▶ [WHAT IS BEING ASKED]:
Up to and including the line containing "return Vector(x, AXIS_Y", please reproduce the lines of the listing below, starting from the top.

▶ [DATASET SECTION]:
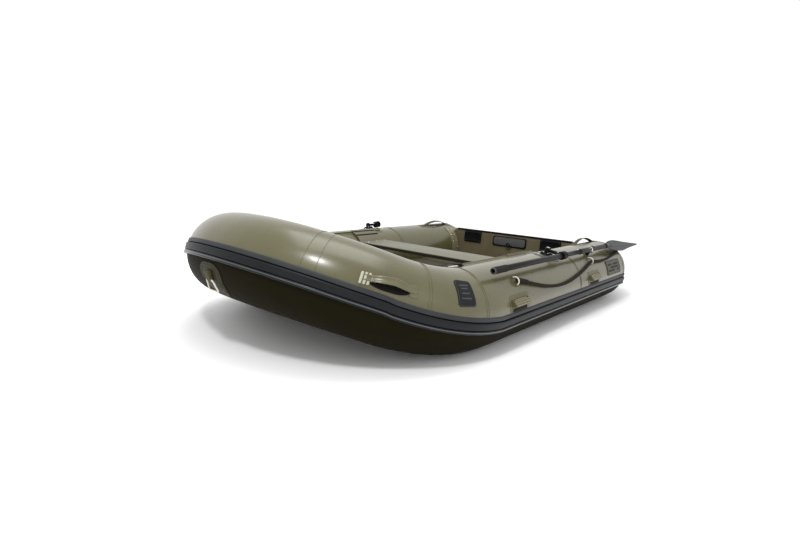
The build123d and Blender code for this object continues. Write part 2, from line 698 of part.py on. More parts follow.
with BuildPart() as side_scoops:
    for scoop_x in SCOOP_PLACES:
        with BuildSketch(tube_plane(station_at(scoop_x - SCOOP_LENGTH / 2))):
            scoop_face(SCOOP_OUTER)
        extrude(amount=SCOOP_LENGTH)
    for scoop_x in SCOOP_PLACES:
        with BuildSketch(tube_plane(station_at(scoop_x - SCOOP_LENGTH / 2 + SCOOP_WALL))):
            scoop_face(SCOOP_POCKET)
        extrude(amount=SCOOP_LENGTH - 2 * SCOOP_WALL, mode=Mode.SUBTRACT)
    sweep_tube(TUBE_R + FIT_GAP, station_at(-700), station_at(550), mode=Mode.SUBTRACT)
keep_pair(side_scoops, "scoop_handles")


# ---------------------------------------------------------------- plates
with BuildPart() as shoulder_badge:
    skin_pad(BEND_START + 220, 36.5, 98, 136, 16, 4)

with BuildPart() as stern_plate:
    skin_pad(station_at(-922), 19.5, 248, 104, 12, 4)

with BuildPart() as hull_plates:
    add(shoulder_badge.part)
    add(stern_plate.part)
keep_pair(hull_plates, "hull_plates")


# ---------------------------------------------------------------- grab line
ROPE_REST = 11.0           # the middle of the rope above the skin where it lies on it

# Where the rope runs over the skin: distance forward, angle on the tube, height of its middle above it.
ROPE_ROUTE = [
    (400, 41.0, 20), (335, 37.5, 14), (240, 29.5, 11.5), (110, 21.5, ROPE_REST),
    (-20, 17.5, ROPE_REST), (-150, 18.0, ROPE_REST), (-270, 22.0, ROPE_REST), (-390, 28.0, ROPE_REST),
    (-490, 34.0, 12), (-572, 40.0, 15), (-660, 37.0, 12), (-770, 36.0, ROPE_REST),
    (-880, 38.0, ROPE_REST), (-990, 41.5, ROPE_REST), (-1080, 45.5, 11.5), (-1150, 50.5, 12),
    (-1210, 58.0, 13.5), (-1256, 68.0, 17),
]


def skin_point(place):
    """A point over the skin of the straight tube or the cone."""
    x, angle, height = place
    share = cone_share(x)
    across, up = polar(cone_radius(share) + height, angle)
    return Vector(x, AXIS_Y + across, cone_axis_z(share) + up)


def bend_radii(points):
    """The largest tangent arc at each inner point: 0.45 of its shorter run over tan of half the turn."""
    radii = []
    for before, here, after in zip(points, points[1:], points[2:]):
        into, out_of = here - before, after - here
        turn = radians(into.get_angle(out_of))
        shorter = min(into.length, out_of.length)
        radii.append(0.45 * shorter * cos(turn / 2) / sin(turn / 2))
    return radii


def cord_tube(points, radius):
    """Sweep a round cord along straight runs and tangent arcs in the current part."""
    radii = bend_radii(points)
    with BuildLine() as cord_line:
        FilletPolyline(*points, radius=radii)
    cord_path = cord_line.wire()
    with BuildSketch(Plane(origin=cord_path @ 0, z_dir=cord_path % 0)) as cord_section:
        Circle(radius)
    sweep(sections=cord_section.sketch, path=cord_path)
    print("cord", round(cord_path.length), "mm, radii", [round(r) for r in radii])


# Standing rings for the line on the tube and the cone, and one lying flat ahead of the rail's stop.
LINE_RING_INNER = 19.0
STERN_RING = (-1256.0, 71.0, RING_FOOT_DEPTH)
STERN_RADIAL = (0, cos(radians(STERN_RING[1])), sin(radians(STERN_RING[1])))
STERN_FOOT = Plane(origin=skin_point(STERN_RING), x_dir=(1, 0, 0), z_dir=STERN_RADIAL)
RING_FEET = [
    (turned(skin_plane(station_at(400), 41, RING_FOOT_DEPTH), 90), LINE_RING_INNER),
    (turned(skin_plane(station_at(-572), 41.5, RING_FOOT_DEPTH), 90), LINE_RING_INNER),
    (turned(STERN_FOOT, 60), 17),
]
with BuildPart() as line_rings:
    for ring_foot, ring_inner in RING_FEET:
        standing_ring(ring_foot, ring_inner)
    sweep_tube(TUBE_R + FIT_GAP, 0, BEND_START + 200, mode=Mode.SUBTRACT)
    add(stern_cone.part, mode=Mode.SUBTRACT)
    with Locations(skin_plane(station_at(RAIL_FORE + 100), RAIL_ANGLE - 4, RING_WIRE + FIT_GAP)):
        Torus(22, RING_WIRE)
keep_pair(line_rings, "line_rings")

with BuildPart() as grab_line:
    cord_tube([skin_point(place) for place in ROPE_ROUTE], ROPE_R)
keep_pair(grab_line, "grab_line")


# ---------------------------------------------------------------- towing eye under the bow
TOW_ANGLE = -25.0
TOW_RING_ANGLE = -21.0
TOW_RING_HEIGHT = 12.0
TOW_WIRE = 4.0
TOW_TOP_HALF = 26.0
TOW_LOW_HALF = 44.0
TOW_DROP = 58.0
TOW_LOOP_ANGLE = -16.0
TOW_LOOP_WIDTH = 36.0

with BuildPart() as tow_patch:
    skin_pad(NOSE_STATION, TOW_ANGLE, 160, 190, 60, PATCH_T)
keep(tow_patch, "tow_patch")

TOW_PLANE = skin_plane(NOSE_STATION, TOW_RING_ANGLE, TOW_RING_HEIGHT)     # its local Y points down
with BuildPart() as tow_ring:
    with BuildLine(TOW_PLANE) as ring_line:
        FilletPolyline(
            (TOW_TOP_HALF, 0), (TOW_LOW_HALF, TOW_DROP), (-TOW_LOW_HALF, TOW_DROP), (-TOW_TOP_HALF, 0),
            radius=9, close=True,
        )
    ring_path = ring_line.wire()
    with BuildSketch(Plane(origin=ring_path @ 0, z_dir=ring_path % 0)) as ring_section:
        Circle(TOW_WIRE)
    sweep(sections=ring_section.sketch, path=ring_path)
keep(tow_ring, "tow_ring")

# The webbing holds the ring's top bar in a tunnel.
with BuildPart() as tow_webbing:
    skin_pad(NOSE_STATION, TOW_LOOP_ANGLE, TOW_LOOP_WIDTH, 52, 6, 14.5, base=PATCH_T + 2 * FIT_GAP)
    with BuildSketch(Plane(origin=TOW_PLANE.origin, z_dir=TOW_PLANE.x_dir)):
        Circle(TOW_WIRE + 0.5)
    extrude(amount=TOW_LOOP_WIDTH, both=True, mode=Mode.SUBTRACT)
keep(tow_webbing, "tow_webbing")


# ---------------------------------------------------------------- air valves inside the tubes
VALVE_ANGLE = 138.0
VALVE_X = 650.0
VALVE_STATIONS = (station_at(VALVE_X), 2 * NOSE_STATION - station_at(VALVE_X), NOSE_STATION)
with BuildPart() as air_valves:
    for valve_station in VALVE_STATIONS:
        with BuildSketch(skin_plane(valve_station, VALVE_ANGLE, -8)):
            Circle(30)
        extrude(amount=12)
        with BuildSketch(skin_plane(valve_station, VALVE_ANGLE, 4)):
            Circle(22)
        extrude(amount=8, taper=10)
    for valve_station in VALVE_STATIONS:
        sweep_tube(TUBE_R + FIT_GAP, valve_station - 80, valve_station + 80, mode=Mode.SUBTRACT)
keep(air_valves, "air_valves")
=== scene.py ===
"""Looks of the inflatable boat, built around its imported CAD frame.

Pieces that lie on the tubes are modelled flat, as the fabric is cut (X along the
tube, Y round it, Z above the skin), and are then laid on the hull's form.
"""

import json
import logging
import math
from dataclasses import dataclass
from enum import Enum
from typing import Callable, Iterable, Sequence

import bmesh
import bpy
import numpy as np
from mathutils import Matrix, Vector

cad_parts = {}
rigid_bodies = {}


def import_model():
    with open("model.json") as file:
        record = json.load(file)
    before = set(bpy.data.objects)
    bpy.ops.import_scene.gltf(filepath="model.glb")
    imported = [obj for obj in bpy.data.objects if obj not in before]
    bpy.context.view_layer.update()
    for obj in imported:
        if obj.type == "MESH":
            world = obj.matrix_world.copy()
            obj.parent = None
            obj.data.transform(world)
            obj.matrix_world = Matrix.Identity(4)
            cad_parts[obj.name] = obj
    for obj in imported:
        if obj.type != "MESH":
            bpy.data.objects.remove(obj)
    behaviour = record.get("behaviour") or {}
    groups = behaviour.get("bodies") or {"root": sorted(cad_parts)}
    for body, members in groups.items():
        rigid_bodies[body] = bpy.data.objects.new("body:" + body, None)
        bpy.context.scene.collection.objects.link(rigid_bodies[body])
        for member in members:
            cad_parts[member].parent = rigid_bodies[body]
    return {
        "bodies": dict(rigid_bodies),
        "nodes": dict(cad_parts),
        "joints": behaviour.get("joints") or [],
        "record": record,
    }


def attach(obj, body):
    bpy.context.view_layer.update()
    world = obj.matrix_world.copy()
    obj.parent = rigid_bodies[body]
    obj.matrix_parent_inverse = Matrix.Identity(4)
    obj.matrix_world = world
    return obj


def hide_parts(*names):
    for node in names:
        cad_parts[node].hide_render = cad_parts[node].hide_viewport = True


log = logging.getLogger("boat")

MM = 0.001
SIDES = (("port", 1), ("starboard", -1))
STERN_X = -1.135             # where the side tubes end and the cones begin
SIDE_Y = 0.730               # the side tubes' axis, across
AXIS_Z = 0.210               # the side tubes' axis, above the ground
SHEET_WELD = 0.00001         # corners of a sheet closer than this are one
DISC_SIDES = 40              # sides of a round patch
Colour = tuple[float, float, float]
Test = Callable[[Vector, Vector], bool]
Outline = Sequence[tuple[float, float]]
Tree = bpy.types.NodeTree
Socket = bpy.types.NodeSocket


# ------------------------------------------------------------------ finishes
def feed(tree: Tree, node: bpy.types.Node, inputs: dict[str, object]) -> None:
    """Fill a node's inputs: another node's socket is linked, anything else is set."""
    for name, value in inputs.items():
        if isinstance(value, Socket):
            tree.links.new(value, node.inputs[name])
        else:
            node.inputs[name].default_value = value


def add_node(tree: Tree, kind: str, inputs: dict[str, object]) -> bpy.types.Node:
    """Add a shader node and fill its inputs."""
    node = tree.nodes.new(f"ShaderNode{kind}")
    feed(tree, node, inputs)
    return node


class Grain(Enum):
    """The fine relief of a surface."""

    WOVEN = "woven"          # a coated cloth's threads
    MOULDED = "moulded"      # fine spark texture of moulded plastic and rubber
    BRUSHED = "brushed"      # drawn metal
    PLY = "ply"              # painted plywood
    TWISTED = "twisted"      # rope and webbing yarn
    SMOOTH = "smooth"        # painted tube


@dataclass(frozen=True)
class Finish:
    """One finish: its colour, how it drifts, its gloss and its grain."""

    name: str
    colour: Colour
    roughness: float = 0.5
    metallic: float = 0.0
    specular: float = 0.5
    coat: float = 0.0
    drift: float = 0.12          # how far the colour wanders, as a share
    drift_size: float = 0.12     # metres
    grain: Grain = Grain.MOULDED
    grain_size: float = 0.0012   # metres
    grain_depth: float = 0.15
    scuff: float = 0.0           # share of pale rub marks
    scuff_colour: Colour = (0.35, 0.34, 0.30)

    def material(self) -> bpy.types.Material:
        """Build the finish once and return it afterwards.

        Returns:
            The node material.
        """
        found = bpy.data.materials.get(self.name)
        if found:
            return found
        made = bpy.data.materials.new(self.name)
        made.use_nodes = True
        tree = made.node_tree
        place = tree.nodes.new("ShaderNodeTexCoord").outputs["Object"]
        cloud = self._noise(tree, place, 1 / self.drift_size, 3.0)
        fine = self._noise(tree, place, 1 / (self.drift_size * 0.12), 2.0)
        dark = tuple(c * (1 - self.drift) for c in self.colour)
        light = tuple(min(c * (1 + self.drift), 1) for c in self.colour)
        tone = self._ramp(tree, cloud, (0.32, dark), (0.68, light))
        if self.scuff > 0:
            rub = self._ramp(tree, fine, (0.63, (0, 0, 0)), (0.78, (self.scuff,) * 3))
            blended = tree.nodes.new("ShaderNodeMix")
            blended.data_type = "RGBA"
            feed(tree, blended, {"Factor": rub, "A": tone, "B": (*self.scuff_colour, 1)})
            tone = blended.outputs["Result"]
        gloss = add_node(tree, "MapRange", {"To Min": max(self.roughness - 0.07, 0.03),
                                            "To Max": min(self.roughness + 0.07, 1), "Value": fine})
        bump = add_node(tree, "Bump", {"Strength": self.grain_depth, "Distance": self.grain_size * 0.5,
                                       "Height": self._relief(tree)})
        feed(tree, tree.nodes["Principled BSDF"], {
            "Metallic": self.metallic, "Specular IOR Level": self.specular, "Coat Weight": self.coat,
            "Coat Roughness": 0.20, "Base Color": tone, "Roughness": gloss.outputs["Result"],
            "Normal": bump.outputs["Normal"]})
        return made

    def _noise(self, tree: Tree, place: Socket, scale: float, detail: float) -> Socket:
        """Add a noise pattern and return its value socket."""
        return add_node(tree, "TexNoise", {"Scale": scale, "Detail": detail, "Vector": place}).outputs["Fac"]

    def _ramp(self, tree: Tree, share: Socket, *stops: tuple[float, Colour]) -> Socket:
        """Add a ramp between two colours and return its colour socket."""
        ramp = add_node(tree, "ValToRGB", {"Fac": share})
        for element, (position, colour) in zip(ramp.color_ramp.elements, stops):
            element.position = position
            element.color = (*colour, 1)
        return ramp.outputs["Color"]

    def _relief(self, tree: Tree) -> Socket:
        """Add the grain's height pattern and return its socket."""
        coordinates = tree.nodes.new("ShaderNodeTexCoord")
        scale = 1 / self.grain_size
        if self.grain is Grain.WOVEN:
            weave = tree.nodes.new("ShaderNodeMath")
            weave.operation = "MULTIPLY"
            for k, direction in enumerate(("X", "Y")):
                wave = add_node(tree, "TexWave", {
                    "Scale": scale / 6.3, "Distortion": 0.4, "Vector": coordinates.outputs["UV"]})
                wave.bands_direction = direction
                tree.links.new(wave.outputs["Fac"], weave.inputs[k])
            return weave.outputs["Value"]
        squeeze = {
            Grain.MOULDED: (1, 1, 1), Grain.BRUSHED: (0.06, 1, 1), Grain.PLY: (1, 0.05, 1),
            Grain.TWISTED: (0.5, 0.5, 0.5), Grain.SMOOTH: (0.1, 0.1, 0.1),
        }[self.grain]
        stretch = add_node(tree, "Mapping", {"Vector": coordinates.outputs["Object"], "Scale": squeeze})
        return self._noise(tree, stretch.outputs["Vector"], scale, 2.0)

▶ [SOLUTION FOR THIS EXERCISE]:
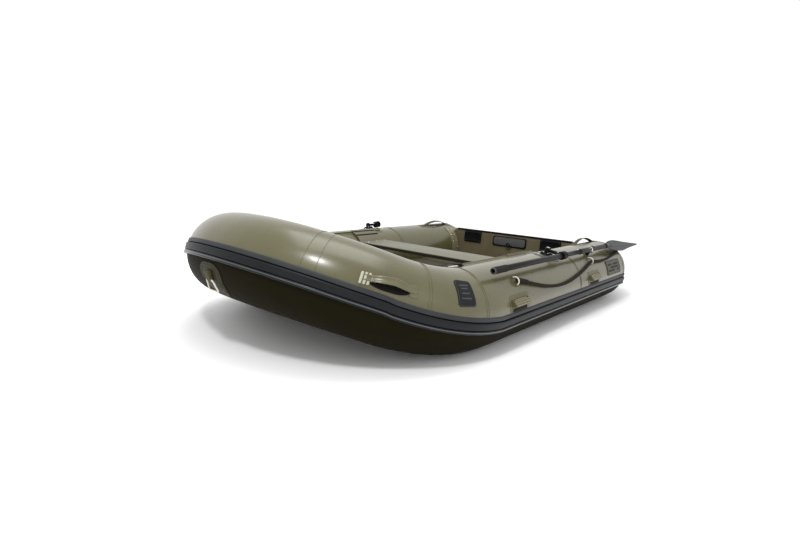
The build123d and Blender code for this object continues. Write part 2, from line 698 of part.py on. More parts follow.
with BuildPart() as side_scoops:
    for scoop_x in SCOOP_PLACES:
        with BuildSketch(tube_plane(station_at(scoop_x - SCOOP_LENGTH / 2))):
            scoop_face(SCOOP_OUTER)
        extrude(amount=SCOOP_LENGTH)
    for scoop_x in SCOOP_PLACES:
        with BuildSketch(tube_plane(station_at(scoop_x - SCOOP_LENGTH / 2 + SCOOP_WALL))):
            scoop_face(SCOOP_POCKET)
        extrude(amount=SCOOP_LENGTH - 2 * SCOOP_WALL, mode=Mode.SUBTRACT)
    sweep_tube(TUBE_R + FIT_GAP, station_at(-700), station_at(550), mode=Mode.SUBTRACT)
keep_pair(side_scoops, "scoop_handles")


# ---------------------------------------------------------------- plates
with BuildPart() as shoulder_badge:
    skin_pad(BEND_START + 220, 36.5, 98, 136, 16, 4)

with BuildPart() as stern_plate:
    skin_pad(station_at(-922), 19.5, 248, 104, 12, 4)

with BuildPart() as hull_plates:
    add(shoulder_badge.part)
    add(stern_plate.part)
keep_pair(hull_plates, "hull_plates")


# ---------------------------------------------------------------- grab line
ROPE_REST = 11.0           # the middle of the rope above the skin where it lies on it

# Where the rope runs over the skin: distance forward, angle on the tube, height of its middle above it.
ROPE_ROUTE = [
    (400, 41.0, 20), (335, 37.5, 14), (240, 29.5, 11.5), (110, 21.5, ROPE_REST),
    (-20, 17.5, ROPE_REST), (-150, 18.0, ROPE_REST), (-270, 22.0, ROPE_REST), (-390, 28.0, ROPE_REST),
    (-490, 34.0, 12), (-572, 40.0, 15), (-660, 37.0, 12), (-770, 36.0, ROPE_REST),
    (-880, 38.0, ROPE_REST), (-990, 41.5, ROPE_REST), (-1080, 45.5, 11.5), (-1150, 50.5, 12),
    (-1210, 58.0, 13.5), (-1256, 68.0, 17),
]


def skin_point(place):
    """A point over the skin of the straight tube or the cone."""
    x, angle, height = place
    share = cone_share(x)
    across, up = polar(cone_radius(share) + height, angle)
    return Vector(x, AXIS_Y + across, cone_axis_z(share) + up)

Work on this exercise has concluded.